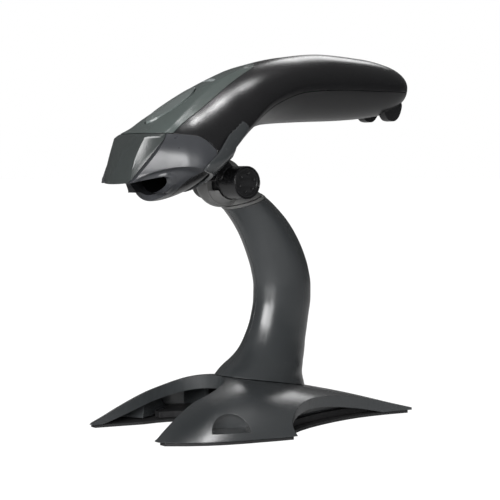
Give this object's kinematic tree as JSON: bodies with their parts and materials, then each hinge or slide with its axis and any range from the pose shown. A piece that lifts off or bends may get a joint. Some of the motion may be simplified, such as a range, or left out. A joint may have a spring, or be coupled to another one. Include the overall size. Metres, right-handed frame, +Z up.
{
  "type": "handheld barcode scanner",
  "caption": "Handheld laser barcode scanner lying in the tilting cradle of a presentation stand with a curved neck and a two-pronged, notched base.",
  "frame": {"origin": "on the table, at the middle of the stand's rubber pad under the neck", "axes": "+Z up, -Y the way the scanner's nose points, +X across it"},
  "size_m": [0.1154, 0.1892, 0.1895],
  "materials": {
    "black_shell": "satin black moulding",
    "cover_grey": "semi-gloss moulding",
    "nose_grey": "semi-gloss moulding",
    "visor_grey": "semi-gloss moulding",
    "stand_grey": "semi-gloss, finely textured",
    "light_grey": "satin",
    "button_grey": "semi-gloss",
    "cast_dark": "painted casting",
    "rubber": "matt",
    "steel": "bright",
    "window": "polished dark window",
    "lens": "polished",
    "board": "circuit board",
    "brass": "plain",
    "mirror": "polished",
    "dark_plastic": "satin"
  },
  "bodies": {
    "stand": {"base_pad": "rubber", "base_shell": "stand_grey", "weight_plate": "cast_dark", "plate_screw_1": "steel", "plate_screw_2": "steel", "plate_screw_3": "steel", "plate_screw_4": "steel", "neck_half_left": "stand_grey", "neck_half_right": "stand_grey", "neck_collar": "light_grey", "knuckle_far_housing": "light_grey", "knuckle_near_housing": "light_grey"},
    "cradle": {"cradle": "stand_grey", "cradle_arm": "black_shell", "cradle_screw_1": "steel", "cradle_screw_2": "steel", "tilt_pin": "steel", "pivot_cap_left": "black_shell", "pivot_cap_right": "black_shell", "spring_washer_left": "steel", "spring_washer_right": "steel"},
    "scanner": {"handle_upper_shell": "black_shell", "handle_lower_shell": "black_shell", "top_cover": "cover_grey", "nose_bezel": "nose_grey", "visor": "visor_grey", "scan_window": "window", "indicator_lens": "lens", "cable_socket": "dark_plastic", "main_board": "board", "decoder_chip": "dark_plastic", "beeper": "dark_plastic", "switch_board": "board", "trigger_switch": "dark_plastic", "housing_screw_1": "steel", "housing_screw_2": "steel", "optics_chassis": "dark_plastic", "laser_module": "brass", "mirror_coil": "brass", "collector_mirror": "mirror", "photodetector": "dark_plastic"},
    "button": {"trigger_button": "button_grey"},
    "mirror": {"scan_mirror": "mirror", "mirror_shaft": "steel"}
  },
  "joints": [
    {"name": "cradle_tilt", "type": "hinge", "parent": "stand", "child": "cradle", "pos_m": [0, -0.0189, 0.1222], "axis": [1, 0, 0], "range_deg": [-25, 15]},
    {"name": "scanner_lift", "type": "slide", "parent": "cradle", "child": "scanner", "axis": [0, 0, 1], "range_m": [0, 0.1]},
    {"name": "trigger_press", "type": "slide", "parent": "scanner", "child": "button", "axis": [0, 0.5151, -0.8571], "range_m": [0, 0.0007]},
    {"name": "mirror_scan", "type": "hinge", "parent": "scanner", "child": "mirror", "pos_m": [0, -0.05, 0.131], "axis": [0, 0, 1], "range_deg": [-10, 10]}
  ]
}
* * * * *
§ WHAT THE TASK ASKS
Using the listing above, pick out each line that contains the word "hinge", then copy it.

§ COMPLETE OUTPUT
Give this object's kinematic tree as JSON: bodies with their parts and materials, then each hinge or slide with its axis and any range from the pose shown. A piece that lifts off or bends may get a joint. Some of the motion may be simplified, such as a range, or left out. A joint may have a spring, or be coupled to another one. Include the overall size. Metres, right-handed frame, +Z up.
    {"name": "cradle_tilt", "type": "hinge", "parent": "stand", "child": "cradle", "pos_m": [0, -0.0189, 0.1222], "axis": [1, 0, 0], "range_deg": [-25, 15]},
    {"name": "mirror_scan", "type": "hinge", "parent": "scanner", "child": "mirror", "pos_m": [0, -0.05, 0.131], "axis": [0, 0, 1], "range_deg": [-10, 10]}